Relationship to aind-data-schema

Most fields tracked in rig.json can be easily extracted from the device’s read-dump. It is likely that helper methods will be provided in the future to automate this conversion. For now, refer to the protocol’s core registers to extract the necessary information.

File Quality Assurances

By virtue of implementing the Harp communication and synchronization protocol the following should be true:

  • Each data set should, at most, have a device as a source of the synchronized clock.

  • All messages from the device to the computer host should be logged. Once a message is successfully parsed, no more processing and/or filtering of the data stream will be done prior to logging.

  • All data from a single device will include the initial state of all registers. This can be achieved by setting the DumpRegisters bit in the OperationControl register.
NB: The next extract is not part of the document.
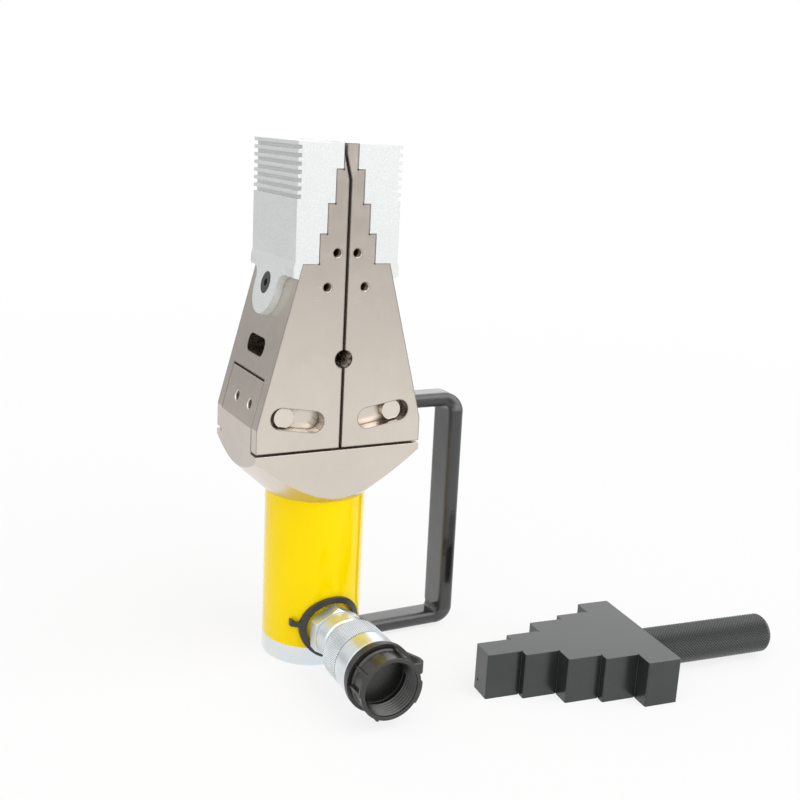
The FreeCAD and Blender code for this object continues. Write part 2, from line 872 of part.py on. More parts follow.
def handle_bar(path):
    """The bent bar, broader and thicker where the hand holds it than in its two arms."""
    arm = (handle_arm_width, handle_arm_thick)
    hold = (handle_width, handle_thick)
    sizes = (arm, arm, hold, hold, arm, arm)
    runs = []
    for run, first, last in zip(path.Edges, sizes, sizes[1:]):
        ends = ((run.FirstParameter, first), (run.LastParameter, last))
        sections = [handle_section(run.valueAt(at), run.tangentAt(at), *size) for at, size in ends]
        runs.append(Part.Wire([run]).makePipeShell(sections, True, False))
    return runs[0].fuse(runs[1:])


def handle_foot():
    """Plate on the right upright's taper."""
    half_y = foot_length_y / 2
    middle = pin_drop + foot_offset
    plate = box(-half_y, half_y, middle - foot_height / 2, middle + foot_height / 2, -foot_thick, 0)
    plate = plate.makeFillet(foot_radius, [e for e in plate.Edges if e.BoundBox.ZLength > foot_thick / 2])
    return on_taper(plate, 1)


def on_foot(shape, sign):
    """From screw axes (Z into the upright, origin on the foot's face) to the part."""
    moved = shape.copy()
    moved.translate(V(sign * upright_hole_spacing / 2, upright_hole_drop, -foot_thick))
    return on_taper(moved, 1)


def handle():
    """Bent bar handle with its foot and a saddle-cut lower end."""
    x = handle_outer_x - handle_thick / 2
    lean = handle_lean / 2
    low = handle_low_z
    top = pin_z - handle_top_drop
    start_x = taper_x(top) + handle_arm_thick * tan_taper
    points = [V(start_x, 0, top), V(x - lean, 0, top), V(x + lean, 0, low), V(tube_r - handle_arm_thick, 0, low)]
    body = handle_foot().fuse(handle_bar(rounded_path(points, handle_bend_r)))
    body = body.cut(cylinder(tube_r, -1, head_bottom))
    body = body.cut(rod_x(dowel_r, tube_r - 1, tube_r + dowel_length / 2, handle_low_z))
    for sign in (-1, 1):
        hole = countersunk(foot_screw_head_r + bolt_gap, upright_tapped_r + bolt_gap, 2 * foot_thick, foot_thick)
        body = body.cut(on_foot(hole, sign))
    return body.removeSplitter()


def handle_foot_screws():
    """Two flush socket screws that hold the handle's foot and reach the guide pin."""
    length = foot_thick + pin_depth - pin_r - slide_gap
    screw = countersunk(foot_screw_head_r, upright_tapped_r, length)
    screw = screw.cut(hexagon(foot_screw_socket, -1, socket_depth))
    return Part.Compound([on_foot(screw, sign) for sign in (-1, 1)])


def handle_dowel():
    """Pin that locates the handle's lower end in the base."""
    return rod_x(dowel_r, tube_r - dowel_length / 2, tube_r + dowel_length / 2, handle_low_z)


# Port, coupler and dust cap, drawn along Z outwards from the cylinder's axis


def port_nipple():
    """Hexagonal adapter screwed into the port."""
    corner_r = hex_across_flats / math.sqrt(3)
    trim_r = corner_r - 2 * hex_corner_trim
    envelope = turned([
        (0, hex_start), (trim_r, hex_start), (corner_r, hex_start + hex_corner_trim),
        (corner_r, hex_end - hex_corner_trim), (trim_r, hex_end), (0, hex_end),
    ])
    nut = hexagon(hex_across_flats, hex_start, hex_end, 90).common(envelope)
    body = nut.fuse(cylinder(port_thread_r, port_bottom, hex_start))
    return on_port(body.cut(cylinder(oil_hole_r, port_bottom - 1, hex_end + 1)).removeSplitter())


def coupler_body():
    """Coupler body behind and inside the collar, with the valve's seat."""
    waist_r = barrel_r - barrel_waist
    waist_z = barrel_end - barrel_waist_length
    profile = [
        (oil_hole_r, hex_end), (waist_r, hex_end), (barrel_r, hex_end + barrel_waist),
        (barrel_r, waist_z), (waist_r, waist_z + barrel_waist), (waist_r, barrel_end),
        (body_r, barrel_end), (body_r, body_end), (body_mouth_r, body_end), (body_mouth_r, body_end - seat_length),
        (body_bore_r, body_seat), (body_bore_r, barrel_end), (oil_hole_r, barrel_end),
    ]
    return on_port(turned(profile))


def coupler_collar():
    """Threaded collar that spins on the coupler body."""
    inner_r = body_r + plunger_guide_gap
    knurl_end = collar_start + collar_knurl_length
    step = collar_r - collar_band_r
    profile = [
        (inner_r, collar_start), (collar_r - collar_edge, collar_start), (collar_r, collar_start + collar_edge),
        (collar_r, knurl_end), (collar_band_r, knurl_end + step), (collar_band_r, collar_end - 2 * step),
        (collar_band_r - 2 * step, collar_end), (collar_mouth_r, collar_end), (collar_mouth_r, collar_mouth),
        (inner_r, collar_mouth),
    ]
    return on_port(turned(profile))


def coupler_poppet():
    """Valve poppet that a hose's coupler pushes in."""
    seat = body_seat - slide_gap
    head_r = body_bore_r - slide_gap
    tail = seat - poppet_length
    nose_r = body_mouth_r - slide_gap
    tip = body_end + poppet_stem_proud
    profile = [(0, tail), (head_r, tail), (head_r, seat), (nose_r, seat + seat_length),
               (poppet_stem_r, seat + seat_length), (poppet_stem_r, tip), (0, tip)]
    return on_port(turned(profile))


def poppet_spring():
    """Light spring behind the poppet, drawn as a sleeve of its outer size."""
    outer = body_bore_r - 2 * slide_gap
    low = barrel_end + poppet_travel + slide_gap
    return on_port(ring(outer - poppet_spring_wall, outer, low, body_seat - slide_gap - poppet_length))


def cap_ribs():
    """Grip ribs round the dust cap, a group of three and its repeat half a turn on."""
    root = cap_wall_r - 1
    rib = box(root, cap_rib_r, -cap_rib_width / 2, cap_rib_width / 2, cap_groove_end, cap_end)
    ribs = []
    for half_turn in (0, 180):
        for angle in cap_rib_angles:
            one = rib.copy()
            one.rotate(V(0, 0, 0), V(0, 0, 1), angle + half_turn)
            ribs.append(one)
    return ribs


def cap_pads():
    """Raised rim between the two close ribs of each group."""
    first, last = cap_rib_angles[1:]
    start = V(0, 0, cap_end - cap_rim_width)
    pads = []
    for half_turn in (0, 180):
        pad = Part.makeCylinder(cap_rib_r, cap_rim_width, start, V(0, 0, 1), last - first)
        pad = pad.cut(cylinder(cap_wall_r - 1, 0, far))
        pad.rotate(V(0, 0, 0), V(0, 0, 1), first + half_turn)
        pads.append(pad)
    return pads


def dust_cap():
    """Plastic dust cap: plugged stub, flange, strap groove and an open socket with ribs."""
    stub_start = cap_start - cap_stub_length
    stub_bore_r = cap_stub_r - cap_stub_wall
    shoulder_end = cap_groove_end + cap_shoulder_width
    step = cap_rim_r - cap_wall_r
    profile = [
        (0, cap_start), (stub_bore_r, cap_start), (stub_bore_r, stub_start), (cap_stub_r, stub_start),
        (cap_stub_r, cap_start), (cap_flange_r, cap_start), (cap_flange_r, cap_flange_end),
        (cap_groove_r, cap_flange_end), (cap_groove_r, cap_groove_end), (cap_rim_r, cap_groove_end),
        (cap_rim_r, shoulder_end), (cap_wall_r, shoulder_end + step), (cap_wall_r, cap_end - cap_rim_width),
        (cap_rim_r, cap_end - cap_rim_width + step), (cap_rim_r, cap_end), (cap_socket_r, cap_end),
        (cap_socket_r - cap_socket_draft, cap_start + cap_floor), (0, cap_start + cap_floor),
    ]
    return on_port(turned(profile).fuse(cap_ribs() + cap_pads()).removeSplitter())


# Tether strap


def strap_tab():
    """Short tab on the ring's left with a wider end, before it's bent round the tube."""
    z = port_z + strap_tab_rise
    ring_x = strap_shift_x - strap_outer_r
    end_x = ring_x - strap_tab_length
    reach = -tube_r - strap_outer_r
    stem = box(end_x, ring_x + strap_thick, reach, 0, z - strap_tab_width / 2, z + strap_tab_width / 2)
    low = z - strap_tab_width / 2
    return stem.fuse(box(end_x, end_x + strap_tab_end_length, reach, 0, low, low + strap_tab_end_width))


def strap_collar():
    """Flat ring of the strap, bent round the tube's front, with its tab."""
    inner = tube_r + strap_stand
    shell = ring(inner, inner + strap_thick, 0, head_bottom)
    washer = on_port(ring(strap_inner_r, strap_outer_r, strap_thick, tube_r + strap_outer_r))
    washer.translate(V(strap_shift_x, 0, strap_shift_z))
    return shell.common(washer.fuse(strap_tab()))


def strap_eye():
    """Flat eye of the strap that the dust cap turns in."""
    inner = cap_groove_r + slide_gap
    outer = cap_groove_r + strap_eye_wall
    return on_port(ring(inner, outer, cap_flange_end + strap_eye_gap, cap_groove_end - strap_eye_gap))


def tether_strap():
    """Moulded strap from the port to the dust cap."""
    eye_y = -(cap_flange_end + cap_groove_end) / 2
    start_x = strap_outer_r + strap_shift_x - strap_thick
    start_y = -math.sqrt((tube_r + strap_stand + strap_thick / 2) ** 2 - start_x ** 2)
    points = [
        V(start_x, start_y, port_z), V(strap_run_x, -strap_run_start, port_z),
        V(strap_run_x, -strap_run_end, port_z), V(strap_bulge_x, -strap_bulge_start, port_z),
        V(strap_bulge_x, eye_y, port_z), V(cap_groove_r + strap_thick, eye_y, port_z),
    ]
    path = rounded_path(points, strap_bend_r)
    run = (points[1] - points[0]).normalize()
    side = V(run.y, -run.x, 0) * (strap_thick / 2)
    up = V(0, 0, strap_width / 2)
    corners = [points[0] + side + up, points[0] - side + up, points[0] - side - up, points[0] + side - up]
    band = path.makePipeShell([Part.makePolygon(corners + corners[:1])], True, False)
    return strap_collar().fuse([band, strap_eye()]).removeSplitter()


# Safety block


def on_floor(shape):
    """From the block's axes (X from nose to grip) to its place on the floor."""
    a = math.radians(block_turn)
    return placed(shape, V(math.cos(a), math.sin(a), 0), V(-math.sin(a), math.cos(a), 0), V(0, 0, 1),
                  V(block_x, block_y, 0))


rises = (small_rise, large_rise, small_rise, large_rise)
safety_length = safety_step * (len(rises) + 1)
grip_centre = V(safety_length, 0, safety_thick / 2)


def soft_prism(outline, inner):
    """The block's prism with rounded outer corners and a relief groove in each inner corner."""
    body = prism_z(outline, 0, safety_thick)
    upright_edges = [e for e in body.Edges if e.BoundBox.ZLength > safety_thick / 2]
    outer = [e for e in upright_edges if all(e.distToShape(Part.Vertex(p))[0] > safety_relief_r for p in inner)]
    body = body.makeFillet(safety_edge_r, outer)
    for p in inner:
        body = body.cut(cylinder(safety_relief_r, -1, safety_thick + 1, p.x, p.y))
    return body


def safety_block():
    """Stepped block that goes between the flanges as a stand."""
    half = nose_width / 2
    edge = [(0, half)]
    inner = []
    for index, rise in enumerate(rises):
        x = safety_step * (index + 1)
        inner.append((x, half))
        edge += [(x, half), (x, half + rise)]
        half += rise
    edge.append((safety_length, half))
    outline = edge + [(x, -y) for x, y in reversed(edge)]
    body = soft_prism(outline, [V(x, side * y, 0) for x, y in inner for side in (-1, 1)])
    stud_hole = Part.makeCylinder(grip_stud_r, grip_stud_length, grip_centre, V(-1, 0, 0))
    nose_hole = Part.makeCylinder(nose_hole_r, nose_hole_depth, V(0, nose_hole_y, nose_hole_z), V(1, 0, 0))
    return on_floor(body.cut(stud_hole).cut(nose_hole))


def safety_block_grip():
    """Knurled round grip screwed into the block's wide end."""
    grip = Part.makeCylinder(grip_r, grip_length, grip_centre, V(1, 0, 0))
    end = [e for e in grip.Edges if e.BoundBox.XMin > safety_length + grip_length / 2]
    grip = grip.makeChamfer(grip_chamfer, end)
    stud = Part.makeCylinder(grip_stud_r, grip_stud_length, grip_centre, V(-1, 0, 0))
    return on_floor(grip.fuse(stud).removeSplitter())


def build():
    """Every node of the part by name."""
    return {
        "base_plug": base_plug(),
        "base_o_ring": base_o_ring(),
        "cylinder_tube": cylinder_tube(),
        "stop_ring": stop_ring(),
        "rod_wiper": rod_wiper(),
        "lower_spring_anchor": lower_spring_anchor(),
        "return_spring": return_spring(),
        "piston": piston(),
        "piston_seal": piston_seal(),
        "wear_ring": wear_ring(),
        "plunger": plunger(),
        "upper_spring_anchor": upper_spring_anchor(),
        "wedge_stud": wedge_stud(),
        "wedge": wedge(),
        "head_housing": head_housing(),
        "guide_pin_left": guide_pin(-1),
        "guide_pin_right": guide_pin(1),
        "pin_grub_screws": pin_grub_screws(),
        "left_jaw": jaw(-1, False),
        "right_jaw": jaw(1, True),
        "left_step_block": step_block(-1),
        "right_step_block": step_block(1),
        "left_block_screw": block_screw(-1),
        "right_block_screw": block_screw(1),
        "handle": handle(),
        "handle_foot_screws": handle_foot_screws(),
        "handle_dowel": handle_dowel(),
        "port_nipple": port_nipple(),
        "coupler_body": coupler_body(),
        "coupler_collar": coupler_collar(),
        "coupler_poppet": coupler_poppet(),
        "poppet_spring": poppet_spring(),
        "dust_cap": dust_cap(),
        "tether_strap": tether_strap(),
        "safety_block": safety_block(),
        "safety_block_grip": safety_block_grip(),
    }


os.makedirs("parts", exist_ok=True)
for node, shape in build().items():
    shape.exportStep("parts/" + node + ".step")
    print(node, "solids", len(shape.Solids), "valid", shape.isValid(), "volume", round(shape.Volume, 1))
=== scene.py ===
import json
import math

import bmesh
import bpy
from bpy.props import FloatProperty, FloatVectorProperty, IntProperty, PointerProperty
from mathutils import Matrix, Vector


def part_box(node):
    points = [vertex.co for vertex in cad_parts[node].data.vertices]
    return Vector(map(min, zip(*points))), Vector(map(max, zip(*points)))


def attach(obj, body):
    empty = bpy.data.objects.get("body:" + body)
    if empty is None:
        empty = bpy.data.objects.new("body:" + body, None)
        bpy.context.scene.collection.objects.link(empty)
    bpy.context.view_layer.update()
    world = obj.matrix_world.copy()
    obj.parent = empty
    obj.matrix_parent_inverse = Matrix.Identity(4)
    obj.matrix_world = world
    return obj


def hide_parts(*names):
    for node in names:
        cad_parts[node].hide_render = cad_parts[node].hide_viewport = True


# Finish of the hydraulic flange spreader: materials, knurls, threads, dust cap, studio and camera.
# Lengths are in metres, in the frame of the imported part: +Z up, the split faces -Y, the handle is on +X.

bl_info = {
    "name": "Flange spreader finish",
    "version": (1, 0, 0),
    "blender": (4, 5, 0),
    "location": "3D View > Sidebar > Spreader",
    "description": "Dresses the packed flange spreader with its finishes, knurls, threads and dust cap",
    "category": "Object",
}

FULL_TURN = 2 * math.pi
MM = 0.001

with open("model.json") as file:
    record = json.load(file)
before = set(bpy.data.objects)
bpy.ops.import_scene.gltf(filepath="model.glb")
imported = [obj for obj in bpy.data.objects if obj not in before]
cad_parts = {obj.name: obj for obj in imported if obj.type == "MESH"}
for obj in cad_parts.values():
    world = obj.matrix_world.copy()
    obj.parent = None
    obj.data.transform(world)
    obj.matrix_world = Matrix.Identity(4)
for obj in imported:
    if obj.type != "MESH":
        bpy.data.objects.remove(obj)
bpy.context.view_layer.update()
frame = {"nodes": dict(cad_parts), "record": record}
collar_low, collar_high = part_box("coupler_collar")
cap_low, cap_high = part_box("dust_cap")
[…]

Given that this is true, inside the container folder, one file per register of the device is expected to be found with a minimum of one message in each file.

  • If Commands are logged, for each message sent to the device, a corresponding message should exist in the logged data from the harp device. The type of the message in the Command will match the type of the reply from the device.

  • If multiple devices are used, all data is assumed to be synchronized at acquisition time.